Dan Martin
- Country (sports): Canada
- Residence: Laval, Quebec
- Born: 9 May 1999 (age 26) Bucharest, Romania
- Height: 1.75 m (5 ft 9 in)
- Plays: Right-handed (one-handed backhand)
- College: Dartmouth Miami
- Prize money: $98,785

Singles
- Career record: 0–1 (at ATP Tour level, Grand Slam level, and in Davis Cup)
- Career titles: 2 ITF
- Highest ranking: No. 378 (6 April 2026)
- Current ranking: No. 378 (6 April 2026)

Doubles
- Career record: 0–0 (at ATP Tour level, Grand Slam level, and in Davis Cup)
- Career titles: 3 ITF
- Highest ranking: No. 440 (29 September 2025)
- Current ranking: No. 499 (6 April 2026)

= Dan Martin (tennis) =

Canadian tennis player (born 1999)

Dan Martin (born 9 May 1999) is a Romanian-born Canadian tennis player.
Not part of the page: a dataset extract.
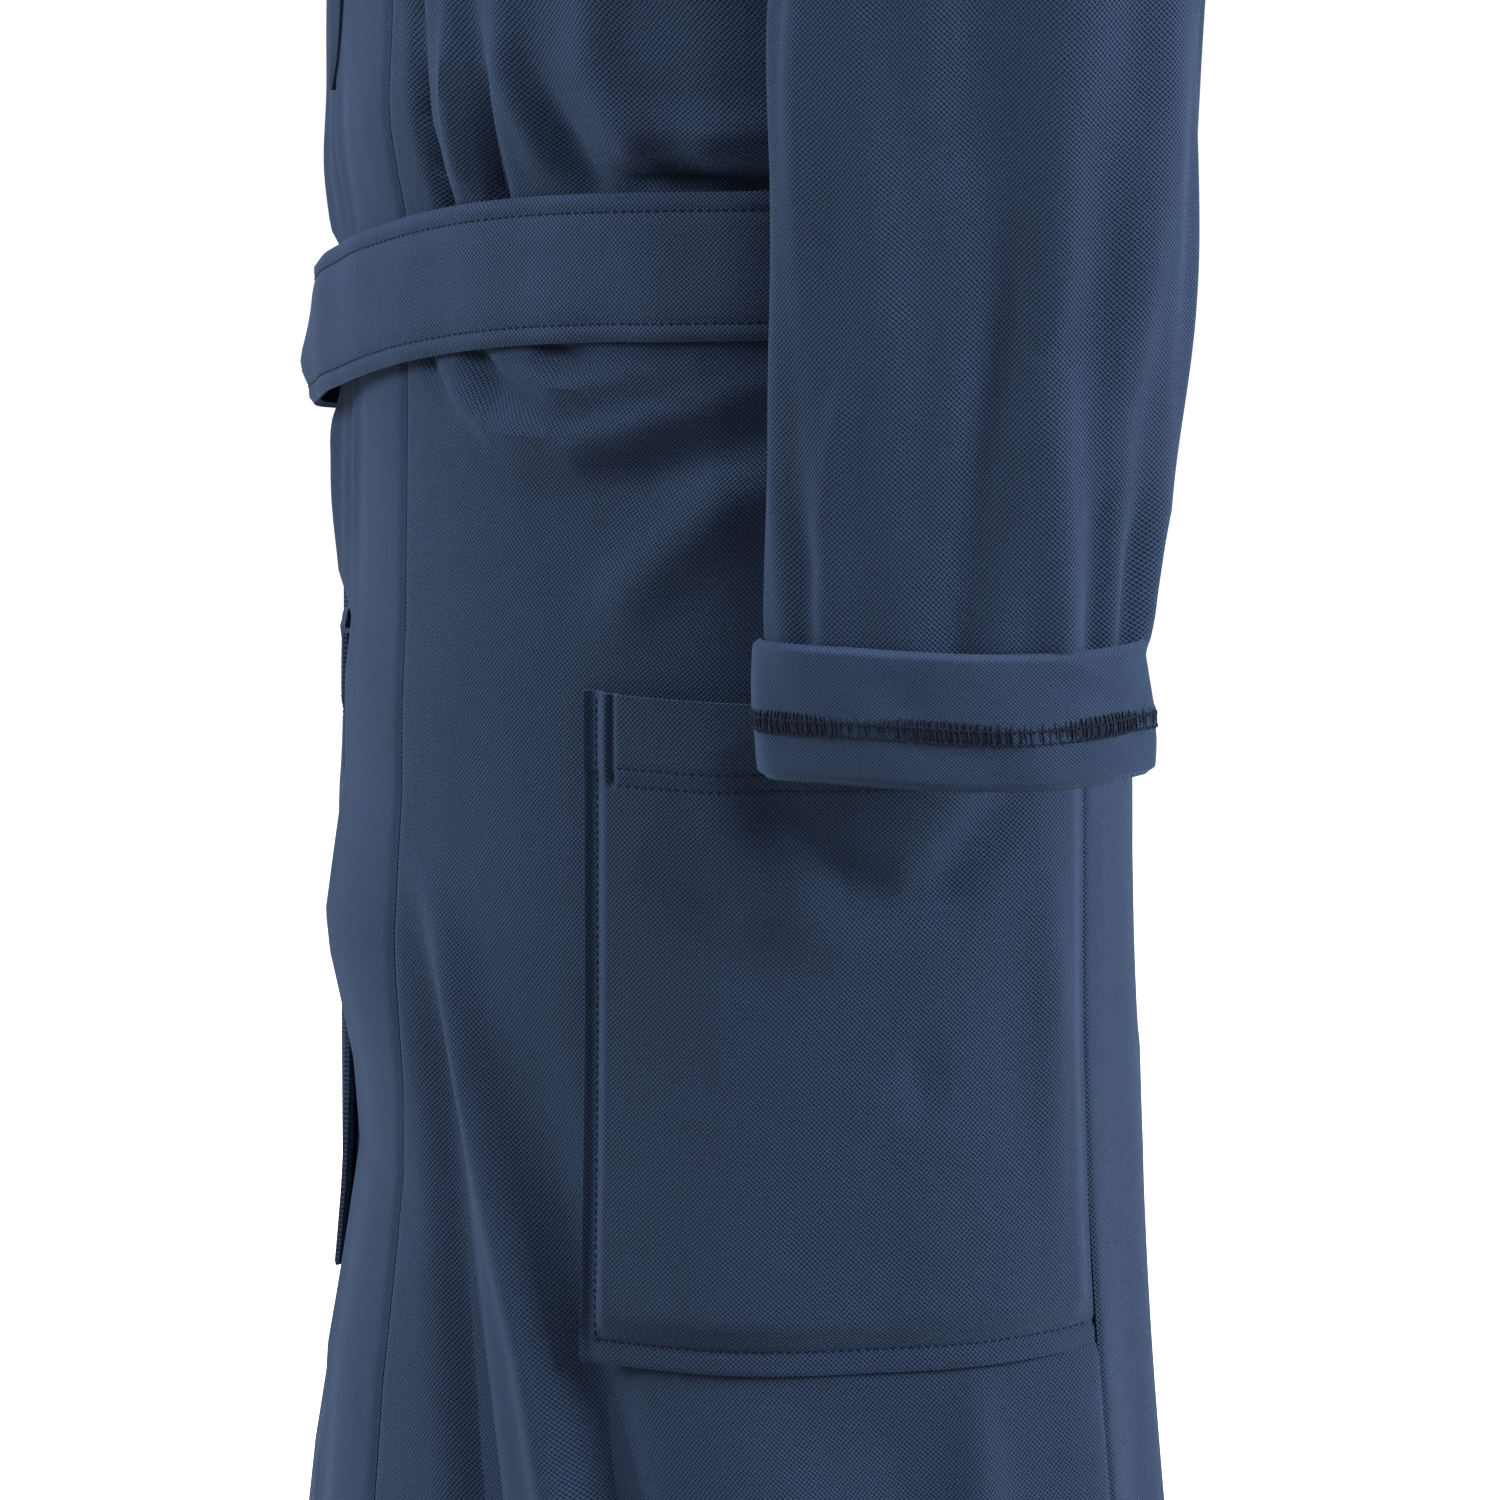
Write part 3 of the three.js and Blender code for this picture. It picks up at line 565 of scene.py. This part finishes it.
def leaf_place(u, v, start, covers):
    fold = np.clip(1 - v / 0.35, 0, None) ** 2
    k = np.clip(u / 0.62, 0, 1)
    drop = mix(start, 0, k)
    rising = 1 - true_drop(drop) / start
    wide = mix(1.5, 75, np.sin(np.clip(rising * 1.1, 0, 1) * np.pi / 2))
    edge_x = section_half(drop)[0] * np.cos(np.radians(edge_line(drop)))
    angle = front_angle(edge_x + v * wide, drop)
    rolled = -1.2 * (1 - ease((1 - v) * wide / 4)) + 1.2 * np.sin(np.pi * np.clip(v, 0, 1))
    swell = 1.1 * np.sin(u * 37 + 1) * v * ease(u * 5)
    layer = (5.2 if covers else 4.0) + rolled + swell
    foot = ease(u * 7)
    part = form(angle, drop, mix(1.0, layer - 0.8, foot) + front_rise(angle, drop, covers))
    part[..., 2] += fold * 9 * ease((k - 0.55) / 0.45)
    turn = np.clip((u - 0.62) / 0.38, 0, 1) * np.pi / 2
    x = (neck_wide + v * 75) * np.cos(turn) + 0.2
    y = ridge_deep + (neck_deep - ridge_deep + v * 59) * np.sin(turn)
    closed = closing_at(x, y)
    wide, deep = section_half(chest_drop * (1 - closed))
    angle = np.degrees(np.arctan2(y / deep, x / wide))
    behind = form(angle, chest_drop * (1 - closed), layer)
    behind[..., 0] = np.maximum(behind[..., 0], 0.2)
    behind[..., 2] += fold * mix(9, 26, np.sin(turn))
    points = np.where((u <= 0.62)[..., None], part, behind)
    return points * (1 if covers else -1, 1, 1)


for side, covers, start in (("left", True, 392), ("right", False, 262)):
    collar = cloth(f"{side}_collar_cloth", np.linspace(0, 1, 190), edged(22, 75),
                   lambda u, v: leaf_place(u, v, start, covers), 0.003, band_navy)
    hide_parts(f"{side}_collar")
    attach(collar, "robe")

# ---- Neck tape and hanger loop ----
# A woven tape covers the seam inside the back neck, and a loop of narrower tape is sewn to it
# so that the robe can hang from a hook.


def tape_place(u, v):
    angle = mix(75, 105, u)
    closed = neck_closing(angle) - 0.012 - (1 - v) * 14 / chest_drop * 1.2
    return form(angle, chest_drop * (1 - closed), -4.7)


# Yarn colour, then the painted shade colour of the weave's hollows.
tape_weave = pique("neck_tape_weave", (0.034, 0.053, 0.095), (0.012, 0.019, 0.037),
                   0.0009, 0.00018, 0.8, 0.15)
neck_tape = cloth("neck_tape_cloth", np.linspace(0, 1, 40), np.linspace(0, 1, 8), tape_place,
                  0.0012, tape_weave)
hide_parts("neck_tape")
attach(neck_tape, "robe")

loop_low, loop_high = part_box("hanger_loop")
loop_half = (loop_high.x - loop_low.x) * 500
loop_rise = (loop_high.z - loop_low.z) * 1000
loop_foot = np.array(loop_low) * 1000 - frame_shift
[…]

He has a career high ATP singles ranking of world No. 378 achieved on 6 April 2026 and a doubles ranking of No. 440 achieved on 29 September 2025.

Martin played college tennis at Dartmouth before transferring to Miami.

==Career==
Martin made his ATP main draw debut after qualifying for the 2025 Canadian Open, losing to Jaume Munar in the first round.